- **What the task asks**
Check each line of the entries below for the string "that"; copy every line where it appears.

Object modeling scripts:
════════════════════

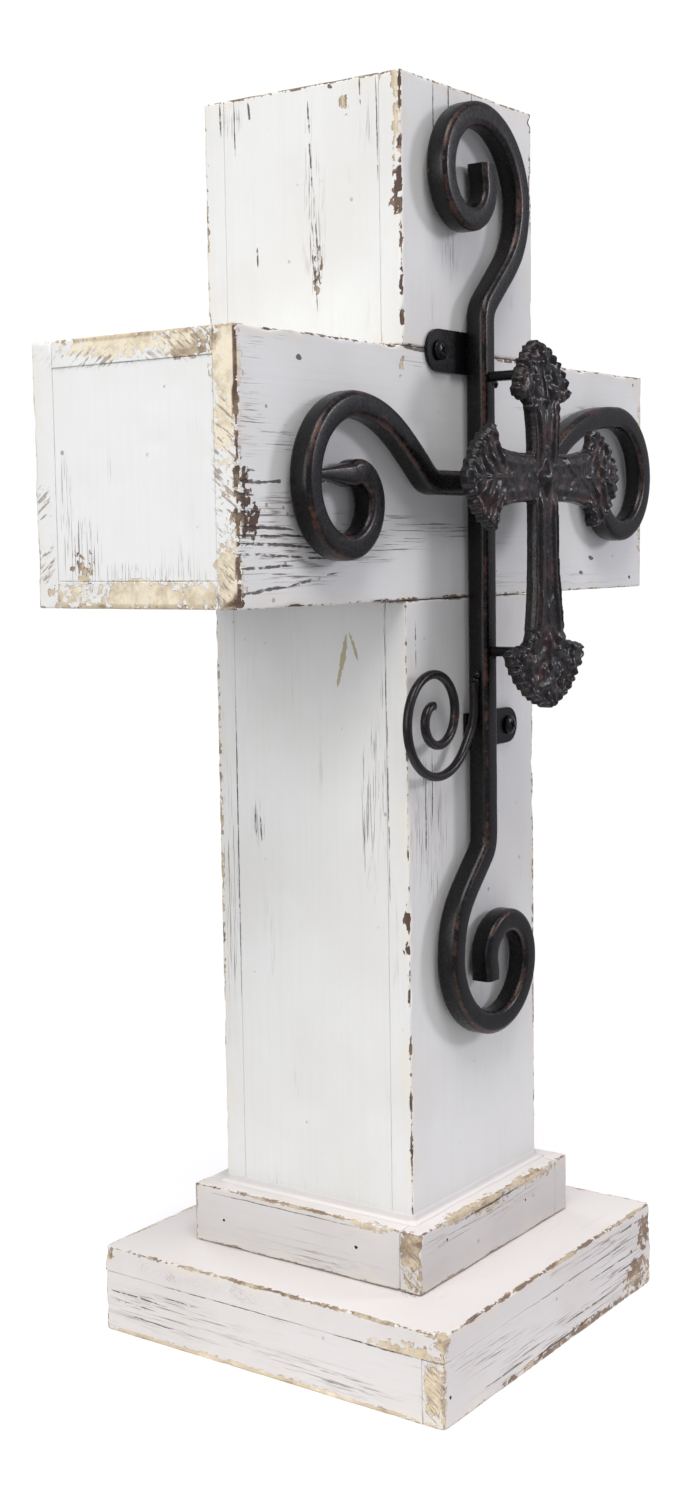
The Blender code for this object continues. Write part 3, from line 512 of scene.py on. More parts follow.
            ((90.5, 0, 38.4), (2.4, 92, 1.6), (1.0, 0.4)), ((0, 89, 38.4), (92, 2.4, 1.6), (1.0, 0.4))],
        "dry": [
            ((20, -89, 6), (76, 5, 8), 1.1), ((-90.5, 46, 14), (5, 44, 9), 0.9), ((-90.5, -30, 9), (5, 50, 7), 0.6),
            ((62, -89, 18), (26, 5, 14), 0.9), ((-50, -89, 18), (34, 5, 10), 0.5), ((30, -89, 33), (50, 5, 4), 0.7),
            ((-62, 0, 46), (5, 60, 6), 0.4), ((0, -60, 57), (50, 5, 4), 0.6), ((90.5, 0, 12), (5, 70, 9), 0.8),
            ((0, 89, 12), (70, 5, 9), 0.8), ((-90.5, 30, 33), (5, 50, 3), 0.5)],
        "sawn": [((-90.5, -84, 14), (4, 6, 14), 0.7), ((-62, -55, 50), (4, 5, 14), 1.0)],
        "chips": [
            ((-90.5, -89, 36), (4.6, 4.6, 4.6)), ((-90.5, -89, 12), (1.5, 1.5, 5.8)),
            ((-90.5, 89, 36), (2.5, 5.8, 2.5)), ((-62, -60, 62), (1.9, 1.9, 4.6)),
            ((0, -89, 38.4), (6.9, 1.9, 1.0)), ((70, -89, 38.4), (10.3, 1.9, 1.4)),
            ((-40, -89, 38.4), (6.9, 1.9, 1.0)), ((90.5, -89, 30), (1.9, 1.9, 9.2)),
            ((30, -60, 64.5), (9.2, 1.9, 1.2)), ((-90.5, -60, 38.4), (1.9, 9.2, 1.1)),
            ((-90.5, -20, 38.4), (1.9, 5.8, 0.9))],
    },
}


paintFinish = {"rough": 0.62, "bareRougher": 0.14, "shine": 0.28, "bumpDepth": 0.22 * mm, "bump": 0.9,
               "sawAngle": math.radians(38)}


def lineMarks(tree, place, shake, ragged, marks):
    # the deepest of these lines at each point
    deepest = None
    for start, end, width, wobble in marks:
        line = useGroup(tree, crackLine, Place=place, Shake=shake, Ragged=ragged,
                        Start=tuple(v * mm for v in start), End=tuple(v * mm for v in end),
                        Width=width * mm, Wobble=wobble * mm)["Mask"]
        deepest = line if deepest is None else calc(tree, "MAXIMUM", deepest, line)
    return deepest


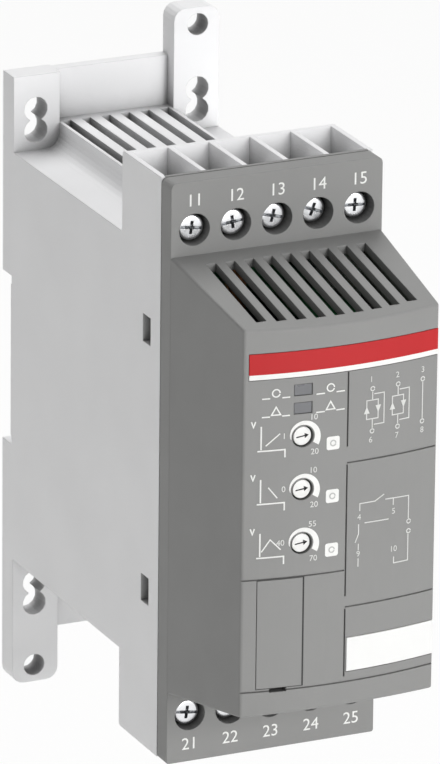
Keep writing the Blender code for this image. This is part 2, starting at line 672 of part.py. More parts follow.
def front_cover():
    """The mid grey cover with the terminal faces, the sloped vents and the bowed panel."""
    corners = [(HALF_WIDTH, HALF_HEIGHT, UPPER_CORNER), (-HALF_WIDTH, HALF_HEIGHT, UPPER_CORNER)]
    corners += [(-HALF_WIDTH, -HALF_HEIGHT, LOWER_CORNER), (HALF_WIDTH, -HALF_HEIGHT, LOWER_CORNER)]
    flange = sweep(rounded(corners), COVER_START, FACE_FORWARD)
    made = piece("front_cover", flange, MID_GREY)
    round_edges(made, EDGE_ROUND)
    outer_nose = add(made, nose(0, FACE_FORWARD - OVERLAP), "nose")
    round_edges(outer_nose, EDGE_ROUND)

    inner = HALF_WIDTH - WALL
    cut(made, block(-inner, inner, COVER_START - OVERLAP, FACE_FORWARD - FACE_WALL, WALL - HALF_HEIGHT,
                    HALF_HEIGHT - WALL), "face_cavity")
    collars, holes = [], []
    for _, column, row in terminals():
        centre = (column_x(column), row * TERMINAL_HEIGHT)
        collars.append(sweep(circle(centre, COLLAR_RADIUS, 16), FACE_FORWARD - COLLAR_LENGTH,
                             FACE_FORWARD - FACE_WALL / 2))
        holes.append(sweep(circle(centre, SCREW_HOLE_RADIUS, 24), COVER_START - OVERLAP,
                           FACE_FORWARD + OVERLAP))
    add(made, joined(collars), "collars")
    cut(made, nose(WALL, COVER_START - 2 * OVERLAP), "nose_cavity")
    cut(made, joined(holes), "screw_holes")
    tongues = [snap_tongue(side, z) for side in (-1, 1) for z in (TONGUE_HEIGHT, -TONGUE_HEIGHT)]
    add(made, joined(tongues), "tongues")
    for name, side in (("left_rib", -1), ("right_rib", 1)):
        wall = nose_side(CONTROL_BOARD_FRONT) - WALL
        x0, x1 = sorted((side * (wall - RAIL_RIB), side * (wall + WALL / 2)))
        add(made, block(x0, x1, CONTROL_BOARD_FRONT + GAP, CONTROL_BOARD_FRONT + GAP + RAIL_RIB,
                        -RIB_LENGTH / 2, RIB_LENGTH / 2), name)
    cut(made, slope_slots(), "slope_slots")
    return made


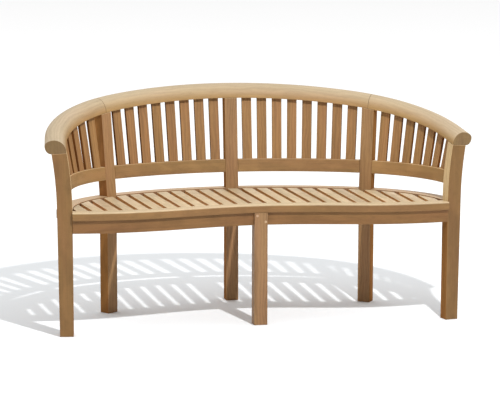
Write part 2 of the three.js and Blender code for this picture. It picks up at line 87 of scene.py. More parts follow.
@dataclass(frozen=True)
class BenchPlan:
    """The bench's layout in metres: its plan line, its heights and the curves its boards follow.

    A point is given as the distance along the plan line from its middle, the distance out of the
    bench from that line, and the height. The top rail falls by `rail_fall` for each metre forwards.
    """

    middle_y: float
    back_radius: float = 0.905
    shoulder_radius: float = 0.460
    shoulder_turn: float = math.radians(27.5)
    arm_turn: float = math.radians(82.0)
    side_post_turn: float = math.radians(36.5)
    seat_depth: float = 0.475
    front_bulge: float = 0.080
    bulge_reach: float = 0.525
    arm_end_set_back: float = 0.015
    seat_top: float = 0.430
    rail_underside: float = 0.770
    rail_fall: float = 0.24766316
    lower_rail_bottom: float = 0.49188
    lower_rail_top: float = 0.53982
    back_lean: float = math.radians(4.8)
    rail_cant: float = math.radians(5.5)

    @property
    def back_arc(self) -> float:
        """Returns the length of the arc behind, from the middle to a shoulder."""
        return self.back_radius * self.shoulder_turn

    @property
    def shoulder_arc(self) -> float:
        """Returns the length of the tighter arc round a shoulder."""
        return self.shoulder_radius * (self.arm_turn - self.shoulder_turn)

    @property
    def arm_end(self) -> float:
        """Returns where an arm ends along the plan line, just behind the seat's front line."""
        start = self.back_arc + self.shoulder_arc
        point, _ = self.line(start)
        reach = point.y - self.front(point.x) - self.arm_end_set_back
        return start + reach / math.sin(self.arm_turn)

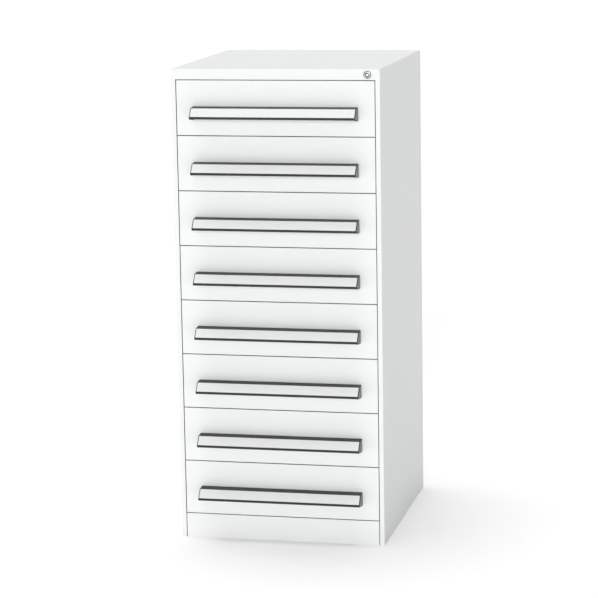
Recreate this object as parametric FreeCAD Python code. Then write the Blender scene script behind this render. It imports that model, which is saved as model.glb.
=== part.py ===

════════════════════

- **Correct answer**
    bench from that line, and the height. The top rail falls by `rail_fall` for each metre forwards.
Recreate this object as parametric FreeCAD Python code. Then write the Blender scene script behind this render. It imports that model, which is saved as model.glb.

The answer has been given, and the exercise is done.